#### [Written task]
Include in the output exactly the lines from the opening of the data through the line containing "reach = self.cap_radius + 0.2", and nothing more.
* Start *
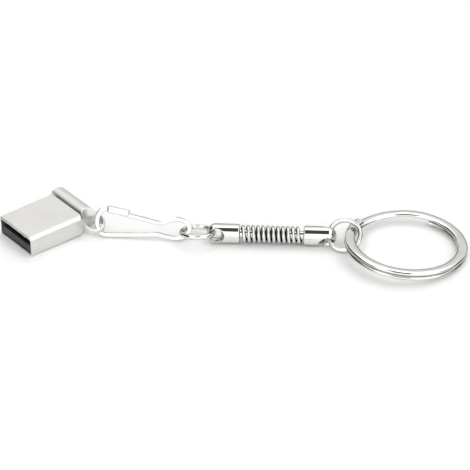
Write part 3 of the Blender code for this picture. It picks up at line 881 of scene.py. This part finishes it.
@dataclass
class SpringLink:
    """Close coil between two turned caps whose lugs are cross-drilled."""

    start: tuple[float, float, float] = (-6.2, -2.6, 2.25)
    yaw: float = -2.9
    length: float = 28.5
    cap_length: float = 7.2
    cap_radius: float = 2.2
    dome: float = 0.8
    hole_x: float = 1.95
    hole_radius: float = 1.2
    hole_mouth: float = 2.2
    spigot_radius: float = 1.0
    spigot_length: float = 3.2
    near_tilt: float = 12.0
    far_tilt: float = 27.0
    coil_radius: float = 1.62
    wire: float = 0.8
    turns: float = 12.0
    per_turn: int = 28
    end_gap: float = 0.1

    def cap_field(self, tilt: float) -> Callable[[Array, Array, Array], Array]:
        """Return the distance to a cap whose hole axis rises by tilt on its -Y side."""
        angle = math.radians(tilt)
        reach = self.cap_radius + 0.2

        def distance(x: Array, y: Array, z: Array) -> Array:
            """Domed barrel joined to its spigot, less a waisted cross hole."""
            radial = np.hypot(y, z)
            depth = self.cap_radius * self.dome
            into = np.minimum(x - depth, 0) / self.dome
            nose = np.hypot(radial, into) - self.cap_radius
            barrel = np.maximum(nose * self.dome, rod_field(radial, x - self.cap_length,
                                                           self.cap_radius, 0.25))
            spigot = rod_field(radial, np.abs(x - self.cap_length) - self.spigot_length,
                               self.spigot_radius, 0.15)
            solid = softer_min(barrel, spigot, 0.08)
            along = -y * math.cos(angle) + z * math.sin(angle)
            side = y * math.sin(angle) + z * math.cos(angle)
            swell = (along / reach) ** 2 * (self.hole_mouth - self.hole_radius)
            hole = (np.hypot(x - self.hole_x, side) - self.hole_radius - swell) * 0.8
            return cut(solid, hole, 0.14)

        return distance

    def coil(self) -> tuple[Array, Faces]:
        """Helix of round wire: radius (cos a, sin a) about X while X advances evenly."""
        clear = self.wire / 2 + self.end_gap
        free = self.length - 2 * self.cap_length - 2 * clear
        share = np.linspace(0, 1, int(self.turns * self.per_turn) + 1)
        angle = 2 * np.pi * self.turns * share
        outward = np.stack([np.zeros_like(angle), np.cos(angle), np.sin(angle)], axis=1)
        path = outward * self.coil_radius
        path[:, 0] = clear + free * share
        return sweep(path, outward, superellipse(self.wire, self.wire, ROUND, 20), 0.08)

    def build(self, shop: FinishShop) -> None:
        """Make both caps and the coil between them."""
        near = shift(BENCH) @ shift(self.start) @ turn(2, self.yaw)
        far = near @ shift(np.array([self.length, 0.0, 0.0])) @ turn(2, 180)
        seat = near @ shift(np.array([self.cap_length, 0.0, 0.0]))
        low = (-0.3, -self.cap_radius - 0.3, -self.cap_radius - 0.3)
        high = (self.cap_length + self.spigot_length + 0.3, self.cap_radius + 0.3,
                self.cap_radius + 0.3)
        axis = near[:3, 0]
        parts = (("hook_side_cap", near, self.near_tilt, "link_near", "end_cap_hook_side"),
                 ("key_side_cap", far, self.far_tilt, "link_far", "end_cap_ring_side"))
        material = shop.material(TURNED_NICKEL, axis, near[:3, 3])
        for name, place, tilt, body, node in parts:
            points, faces = skin(self.cap_field(tilt), low, high, 0.075)
            cap = make_piece(name, moved(place, points), faces, sharp=55)
            cap.data.materials.append(material)
            settle(cap, body, node)
        points, faces = self.coil()
        coil = make_piece("coil_spring", moved(seat, points), faces, sharp=60)
        coil.data.materials.append(shop.material(SPRING_NICKEL, axis, near[:3, 3]))
        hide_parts("spring_link")
        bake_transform(coil)


@dataclass
class KeyRing:
    """Split ring: two turns of flattened wire that cross over between their ends."""

    centre: tuple[float, float, float] = (37.421, -6.858, 2.1)
    tilt_x: float = -1.22
    tilt_y: float = 4.51
    radius: float = 12.4
    width: float = 2.2
    height: float = 1.0
    crown: float = 2.1
    pitch: float = 1.06
    first_end: float = 62.0
    crossing: float = 81.0
    stations: int = 581

    def build(self, shop: FinishShop) -> None:
        """Carry the flat section round the circle while it climbs one pitch at the crossing."""
        place = shift(BENCH) @ shift(self.centre) @ turn(1, self.tilt_y) @ turn(0, self.tilt_x)
        travelled = np.linspace(0, 720 - self.crossing, self.stations)
        angle = np.radians(self.first_end - travelled)
        part = np.clip((travelled - 360 + self.crossing) / self.crossing, 0, 1)
        climb = self.pitch * (part * part * (3 - 2 * part) - 0.5)
        outward = np.stack([np.cos(angle), np.sin(angle), np.zeros_like(angle)], axis=1)
        path = outward * self.radius
        path[:, 2] = climb
        section = superellipse(self.width, self.height, self.crown, 40)
        points, faces = sweep(path, outward, section, 0.12)
        ring = make_piece("split_key_ring", moved(place, points), faces, sharp=60)
        ring.data.materials.append(shop.material(MIRROR_NICKEL))
        settle(ring, "keys", "key_ring")


def settle(piece: bpy.types.Object, body: str, node: str) -> None:
    """Put a piece on its body, in place of a CAD node, which is hidden."""
    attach(piece, body)
    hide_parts(node)
    LOG.info("%s rides on %s for %s", piece.name, body, node)


def dress(node: bpy.types.Object, material: bpy.types.Material) -> None:
    """Give a CAD node that stays a better material."""
    for place in range(len(node.material_slots)):
        node.material_slots[place].material = material
    LOG.info("%s wears %s", node.name, material.name)


# ---------------------------------------------------------------- studio


@dataclass(frozen=True)
class TentGap:
    """A dark gap in the tent, in degrees.

    Args:
        centre: Bearing of its middle from the front, or from the back.
        half_width: Half its width.
        low: Height of its lower edge.
        high: Height of its upper edge.
        depth: Share of the light that it takes away.
        soft: Half the width of its soft edges.
        from_back: Whether the bearing is taken from the back.
    """

    centre: float
    half_width: float
    low: float
    high: float
    depth: float
    soft: float
    from_back: bool = False


@dataclass(frozen=True)
class RoofGap:
    """A dark gap in the tent's roof.

    Args:
        reach: Its two ends, as the slope towards the front over the height.
        half_width: Half its width, as a part of the way east.
        depth: Share of the light that it takes away.
        soft: Half the width of its soft edges.
        above: How far up the way must point before the gap shows, and shows fully.
    """

    reach: tuple[float, float]
    half_width: float
    depth: float
    soft: float
    above: tuple[float, float]


# Light from the front and the back of the tent, and what its top adds.
FRONT_LIGHT = 1.35
BACK_LIGHT = 0.92
HIGH_LIGHT = 0.7
BACK_FADE = (0.1, 0.8)
HIGH_FADE = (0.6, 0.85)
TENT_WHITE = (1.0, 0.998, 0.994, 1.0)
ROOF_GAP = RoofGap(reach=(-0.22, 0.72), half_width=0.22, depth=0.97, soft=0.05, above=(0.3, 0.5))
TENT_GAPS = (
    TentGap(centre=-98.0, half_width=40.0, low=-8.0, high=54.0, depth=0.98, soft=3.0),
    TentGap(centre=98.0, half_width=32.0, low=-8.0, high=34.0, depth=0.97, soft=3.0),
    TentGap(centre=0.0, half_width=70.0, low=-20.0, high=9.0, depth=0.75, soft=4.0, from_back=True),
)


@dataclass
class Studio:
    """White sweep, a white tent with dark gaps, and the camera."""

    elevation: float = 33.2
    distance: float = 700.0
    lens: float = 242.3
    aim: tuple[float, float] = (0.42, 3.648)
    floor_size: float = 6000.0
    floor_level: float = -0.02

    def floor(self) -> None:
        """Lay the plain pale floor just under the chain."""
        half = self.floor_size / 2
        points = np.array([(east, north, self.floor_level) for east, north in
                           ((-half, -half), (half, -half), (half, half), (-half, half))])
        floor = make_piece("studio_floor", points, [[0, 1, 2, 3]])
        material = bpy.data.materials.new("white_paper_sweep")
        material.use_nodes = True
        shader = material.node_tree.nodes["Principled BSDF"]
        shader.inputs["Base Color"].default_value = linear("#FBFBFB")
        shader.inputs["Roughness"].default_value = 0.75
        floor.data.materials.append(material)

    @staticmethod
    def window(tree: Tree, value: Socket, low: float, high: float, soft: float) -> Socket:
        """Return 1 where a value lies between two limits, with soft edges.

        Args:
            tree: Node tree.
            value: The value.
            low: Lower limit.
            high: Upper limit.
            soft: Half the width of each soft edge.

        Returns:
            Result socket.
        """
        rise = eased(tree, value, (low - soft, low + soft))
        fall = eased(tree, value, (high - soft, high + soft), (1.0, 0.0))
        return calc(tree, "MULTIPLY", rise, fall)

    @staticmethod
    def darkened(tree: Tree, level: Socket, shape: Socket, depth: float) -> Socket:
        """Take a share of the light away where a shape is 1."""
        return calc(tree, "MULTIPLY", level, calc(tree, "MULTIPLY_ADD", shape, -depth, 1.0))

    def tent(self) -> None:
        """Light everything from a white tent whose gaps give polished metal its dark lines."""
        world = bpy.data.worlds.new("tent_light")
        bpy.context.scene.world = world
        world.use_nodes = True
        tree = world.node_tree
        way = add_node(tree, "ShaderNodeTexCoord").outputs["Generated"]
        east, north, up = add_node(tree, "ShaderNodeSeparateXYZ", None, Vector=way).outputs
        south = calc(tree, "MULTIPLY", north, -1.0)
        height = calc(tree, "ARCSINE", up)
        level = calc(tree, "ADD", eased(tree, north, BACK_FADE, (FRONT_LIGHT, BACK_LIGHT)),
                     eased(tree, up, HIGH_FADE, (0.0, HIGH_LIGHT)))
        for gap in TENT_GAPS:
            bearing = calc(tree, "ARCTAN2", east, north if gap.from_back else south)
            left, right, low, high, soft = (math.radians(angle) for angle in (
                gap.centre - gap.half_width, gap.centre + gap.half_width, gap.low, gap.high,
                gap.soft))
            shape = calc(tree, "MULTIPLY", self.window(tree, bearing, left, right, soft),
                         self.window(tree, height, low, high, soft))
            level = self.darkened(tree, level, shape, gap.depth)
        lean = calc(tree, "DIVIDE", south, up)
        long = self.window(tree, lean, *ROOF_GAP.reach, ROOF_GAP.soft)
        wide = self.window(tree, east, -ROOF_GAP.half_width, ROOF_GAP.half_width, ROOF_GAP.soft)
        strip = calc(tree, "MULTIPLY", calc(tree, "MULTIPLY", long, wide),
                     eased(tree, up, ROOF_GAP.above))
        level = self.darkened(tree, level, strip, ROOF_GAP.depth)
        background = tree.nodes["Background"]
        background.inputs["Color"].default_value = TENT_WHITE
        tree.links.new(level, background.inputs["Strength"])

    def camera(self) -> None:
        """Stand the camera in front of the chain, looking down at it."""
        rise = math.radians(self.elevation)
        data = bpy.data.cameras.new("studio_camera")
        data.lens = self.lens
        data.clip_start = 0.01
        data.clip_end = 20.0
        camera = bpy.data.objects.new("studio_camera", data)
        camera.location = (self.aim[0] * MM, (self.aim[1] - self.distance * math.cos(rise)) * MM,
                           self.distance * math.sin(rise) * MM)
        camera.rotation_euler = (math.pi / 2 - rise, 0.0, 0.0)
        bpy.context.scene.collection.objects.link(camera)
        bpy.context.scene.camera = camera

    def build(self) -> None:
        """Set up floor, light and camera."""
        self.floor()
        self.tent()
        self.camera()
        bpy.context.scene.view_settings.view_transform = "Standard"


def main() -> None:
    """Build the chain from the drive to the split ring, then the studio."""
    logging.basicConfig(level=logging.INFO, format="%(name)s: %(message)s")
    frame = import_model()
    places = Places(frame["record"])
    shop = FinishShop()
    housing = Housing()
    drive = places.drive(housing.height / 2)
    Studio().build()
    housing.build(shop, drive)
    PlugModule().build(shop, drive, frame["nodes"])
    SnapHook().build(shop)
    JumpRing("hook_side_jump_ring", "hook_ring", "hook_jump_ring",
             np.add(BENCH, HOOK_RING_CENTRE), np.array(HOOK_RING_NORMAL)).build(shop)
    SpringLink().build(shop)
    JumpRing("key_side_jump_ring", "key_jump", "key_jump_ring", places.pivot("key_ring_turn"),
             places.axis("key_ring_turn")).build(shop)
    KeyRing().build(shop)


if __name__ == "__main__":
    main()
* End *
#### [Solution below]
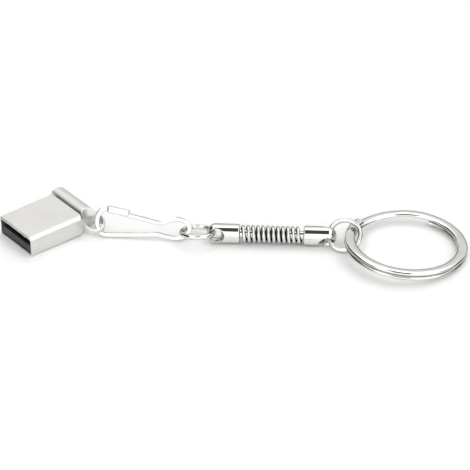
Write part 3 of the Blender code for this picture. It picks up at line 881 of scene.py. This part finishes it.
@dataclass
class SpringLink:
    """Close coil between two turned caps whose lugs are cross-drilled."""

    start: tuple[float, float, float] = (-6.2, -2.6, 2.25)
    yaw: float = -2.9
    length: float = 28.5
    cap_length: float = 7.2
    cap_radius: float = 2.2
    dome: float = 0.8
    hole_x: float = 1.95
    hole_radius: float = 1.2
    hole_mouth: float = 2.2
    spigot_radius: float = 1.0
    spigot_length: float = 3.2
    near_tilt: float = 12.0
    far_tilt: float = 27.0
    coil_radius: float = 1.62
    wire: float = 0.8
    turns: float = 12.0
    per_turn: int = 28
    end_gap: float = 0.1

    def cap_field(self, tilt: float) -> Callable[[Array, Array, Array], Array]:
        """Return the distance to a cap whose hole axis rises by tilt on its -Y side."""
        angle = math.radians(tilt)
        reach = self.cap_radius + 0.2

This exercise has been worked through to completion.